**Exercise task**
Would you print the material exactly, starting at its first line and ending at the line holding "const GROUND_THICK = 0.4;"?

**Material**
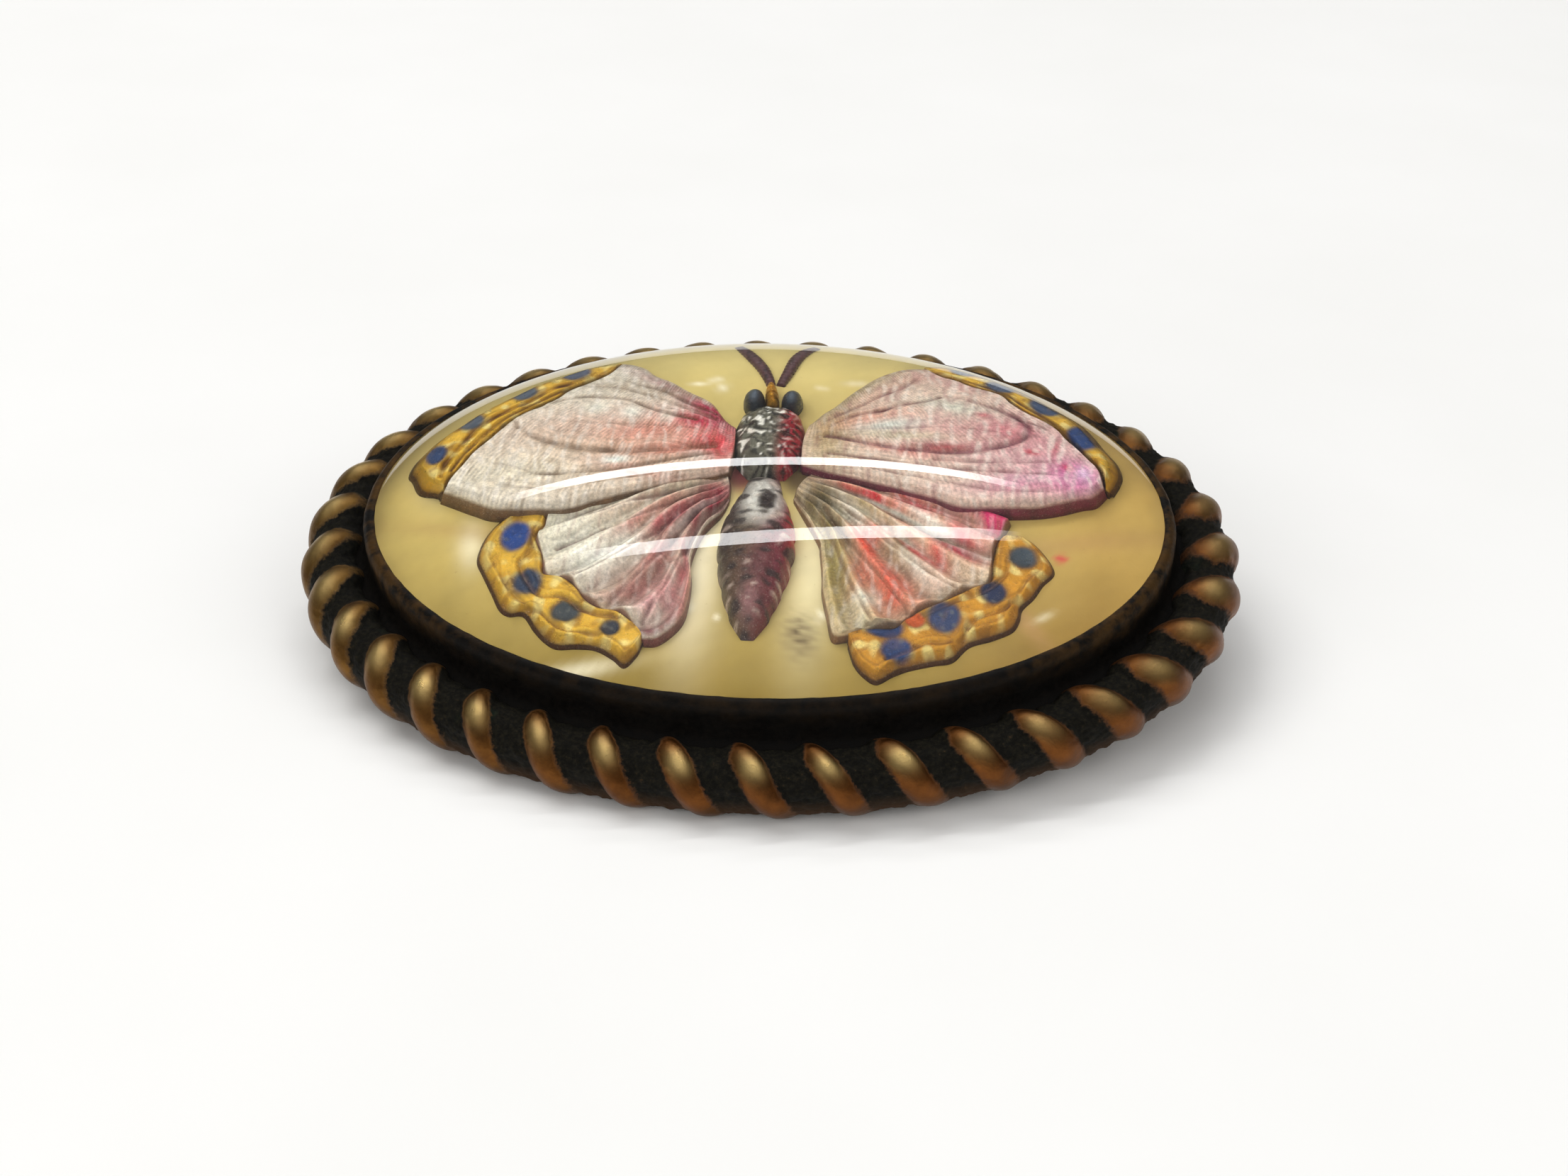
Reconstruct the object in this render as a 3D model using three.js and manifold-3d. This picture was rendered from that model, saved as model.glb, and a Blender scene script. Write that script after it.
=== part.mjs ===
// Oval reverse-carved butterfly brooch: a clear domed cabochon, carved and painted from behind,
// set in a plain bezel inside a wound rope border, with a hinged pin and a roll-over safety catch.
// Units are millimetres. +X runs along the wingspan, +Y towards the antennae, +Z out of the dome.
// The origin is the centre of the back plate's flat rear face.
import * as THREE from 'three';
import { mergeVertices } from 'three/addons/utils/BufferGeometryUtils.js';
import Module from 'manifold-3d';

const wasm = await Module();
wasm.setup();

// ---- Driving dimensions ----
const GLASS_LONG = 20.05; // half length of the cabochon
const GLASS_SHORT = 14.7; // half width of the cabochon
const GLASS_BASE = 1.8; // height of the carved flat back
const GIRDLE = 4.6; // where the straight side ends and the crown starts
const CROWN = 4.6; // rise of the crown above the girdle
const FULLNESS = 1.06; // 1 is a half ellipsoid, larger is a shallower cap
const OVAL_STEP = 5.35; // how much shorter the short half axis of a ring is

const PLATE_THICK = 0.8;
const SOLDER_GAP = 0.05; // between pieces that lie on each other
const PAINT_GAP = 0.3; // between a painted filling and the carved glass round it
const CARD_THICK = 0.45;
const GROUND_THICK = 0.4;

const ROPE_LONG = 22.4; // half axes of the rope's centre line
const ROPE_SHORT = 17.0;
const ROPE_RIDGE = 1.8; // radius over the wires
const ROPE_VALLEY = 1.3; // radius between the wires
const ROPE_BUMPS = 38; // turns of the wire round the border, each one a rounded lobe
const ROPE_START = 1.675; // where the first lobe lies, counted in lobes from the top
const ROPE_SLANT = 0.35; // how much steeper the wire lies across the outer side
const ROPE_SLANT_FROM = 0.5; // the direction it steepens about, in radians above level
const ROPE_UNEVEN = 0.29; // how far the hand-laid winding runs ahead or behind, in lobes
const ROPE_UNEVEN_AT = 0.58;
const STEPS_PER_BUMP = 4;
const ROPE_SIDES = 8;

const PIN_Y = 4; // the pin lies above the middle, so that the brooch doesn't tip forward
const HINGE_X = -15;
const HINGE_Z = -1.9;
const CATCH_X = 15.5;
const CATCH_Z = -2.6;
const PIN_RADIUS = 0.45;
const PIN_TIP_X = 19.6;
const RIVET_RADIUS = 0.4;
const RUNNING_FIT = 0.06;
const EYE_RADIUS = 1.0;
const EYE_THICK = 1.2;
const EAR_THICK = 0.6;
const EAR_GAP = 1.4;
const PAD_THICK = 0.5;
const SLEEVE_INNER = 0.68;
const SLEEVE_OUTER = 1.1;
const COLLAR_OUTER = 1.65;
const COLLAR_LENGTH = 1.0;
const TAB_SLOT = 1.1; // space between the two collars for the thumb tab
const THROAT = 110; // width of the catch's opening in degrees
const TAB_REACH = 2.6;
const TAB_AT = 195; // direction of the thumb tab in degrees, from +Y towards +Z

// Heights of the painted fillings above the carved back
const HEIGHT = {
  forewing: 1.6,
  foreborder: 1.5,
  hindwing: 0.75,
  hindborder: 0.6,
  thorax: 2.2,
  abdomen: 1.9,
  head: 1.7,
  eye: 1.9,
  antenna: 0.5,
};

// ---- Butterfly outlines, seen from above: each list is one edge between two corners ----
const FORE_LEFT = {
  leading: [[-2.4, 5.3], [-3.6, 7.0], [-5.9, 8.8], [-7.3, 9.9], [-8.4, 10.6]],
  inner: [[-8.7, 9.9], [-10.0, 8.6], [-12.0, 6.7], [-13.7, 4.9], [-15.0, 2.8], [-15.8, 0.9]],
  outer: [[-8.6, 10.8], [-10.3, 10.4], [-13.2, 8.9], [-15.7, 6.7], [-17.3, 4.2], [-17.8, 2.5], [-17.2, 1.6],
    [-16.2, 0.9]],
  trailing: [[-15.4, 0.4], [-13.0, -0.5], [-11.2, -0.8], [-9.5, -0.8], [-7.5, 0.0], [-5.1, 0.9], [-2.4, 1.9]],
};
const FORE_RIGHT = {
  top: [[2.0, 5.9], [3.4, 8.0], [5.0, 9.9], [6.8, 11.2]],
  inner: [[7.0, 11.0], [9.0, 10.1], [11.2, 9.1], [13.0, 7.7], [14.5, 6.2], [15.7, 4.4], [16.1, 3.0]],
  outer: [[7.0, 11.5], [8.3, 12.1], [10.7, 11.3], [13.9, 9.3], [16.0, 6.8], [17.0, 4.9], [17.0, 3.7],
    [16.5, 2.9]],
  trailing: [[15.8, 2.4], [15.0, 2.0], [12.9, 1.2], [10.7, 0.6], [8.5, 0.9], [5.7, 1.5], [2.0, 2.1]],
};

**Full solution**
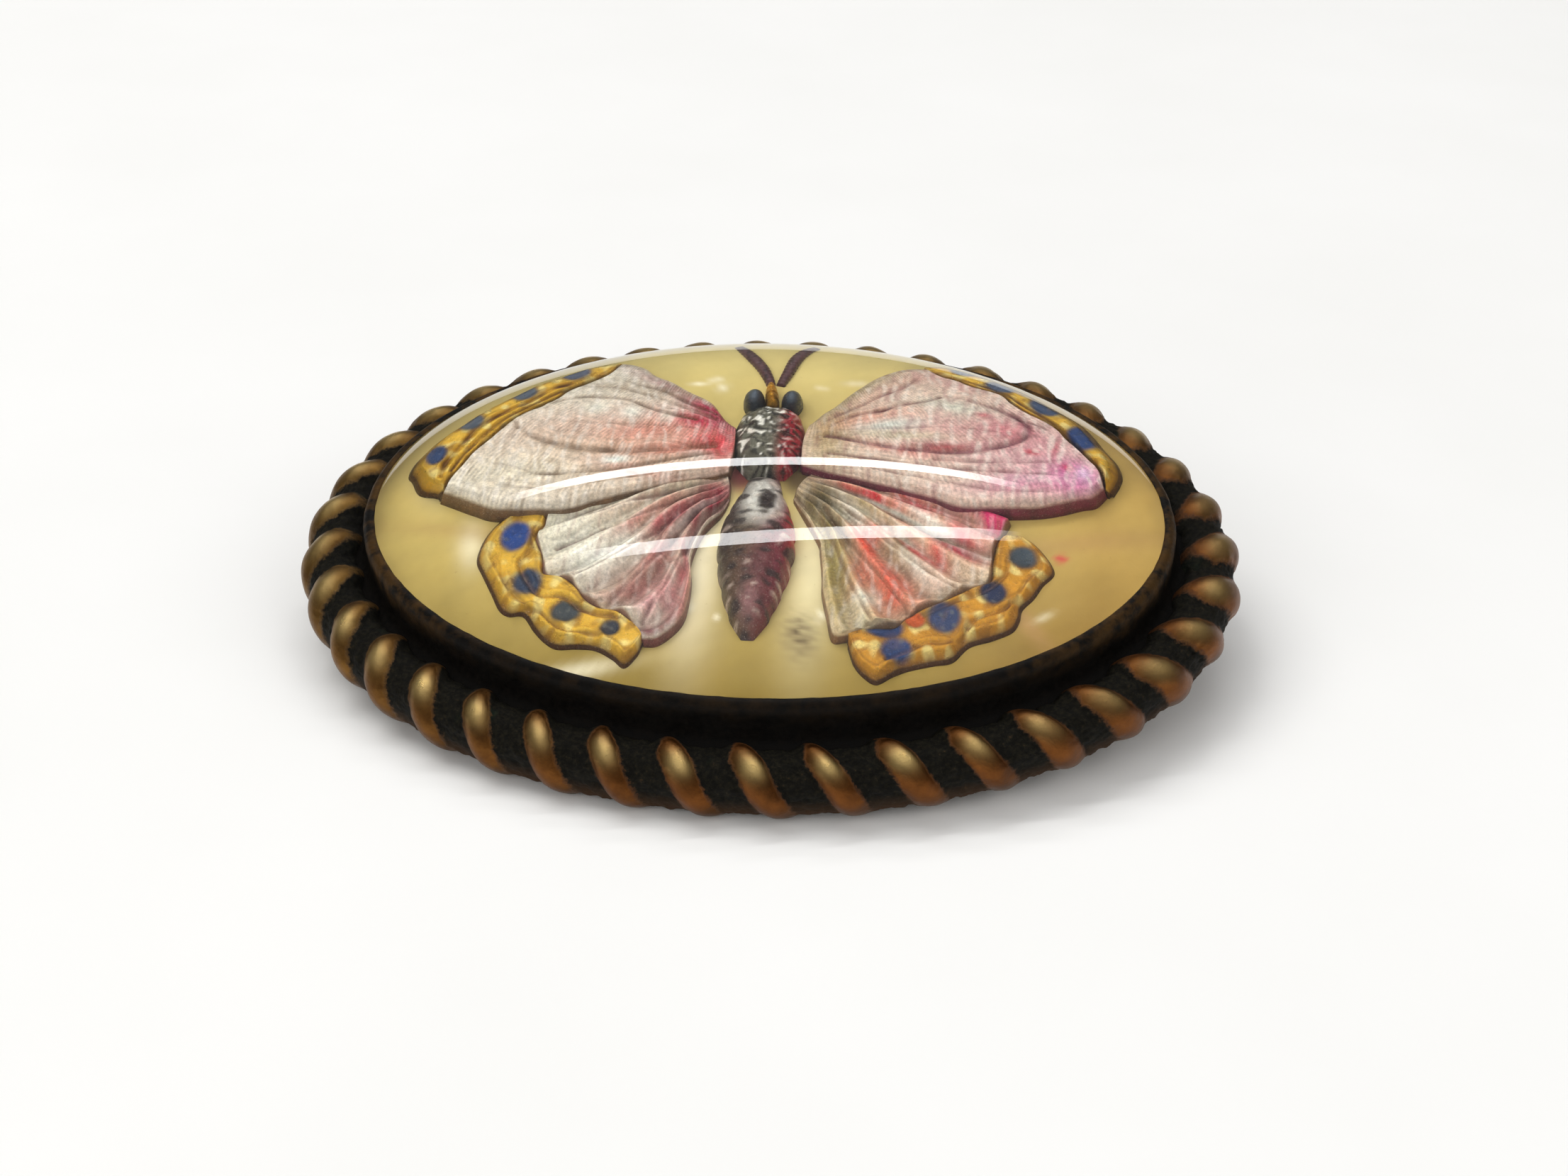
Reconstruct the object in this render as a 3D model using three.js and manifold-3d. This picture was rendered from that model, saved as model.glb, and a Blender scene script. Write that script after it.
=== part.mjs ===
// Oval reverse-carved butterfly brooch: a clear domed cabochon, carved and painted from behind,
// set in a plain bezel inside a wound rope border, with a hinged pin and a roll-over safety catch.
// Units are millimetres. +X runs along the wingspan, +Y towards the antennae, +Z out of the dome.
// The origin is the centre of the back plate's flat rear face.
import * as THREE from 'three';
import { mergeVertices } from 'three/addons/utils/BufferGeometryUtils.js';
import Module from 'manifold-3d';

const wasm = await Module();
wasm.setup();

// ---- Driving dimensions ----
const GLASS_LONG = 20.05; // half length of the cabochon
const GLASS_SHORT = 14.7; // half width of the cabochon
const GLASS_BASE = 1.8; // height of the carved flat back
const GIRDLE = 4.6; // where the straight side ends and the crown starts
const CROWN = 4.6; // rise of the crown above the girdle
const FULLNESS = 1.06; // 1 is a half ellipsoid, larger is a shallower cap
const OVAL_STEP = 5.35; // how much shorter the short half axis of a ring is

const PLATE_THICK = 0.8;
const SOLDER_GAP = 0.05; // between pieces that lie on each other
const PAINT_GAP = 0.3; // between a painted filling and the carved glass round it
const CARD_THICK = 0.45;
const GROUND_THICK = 0.4;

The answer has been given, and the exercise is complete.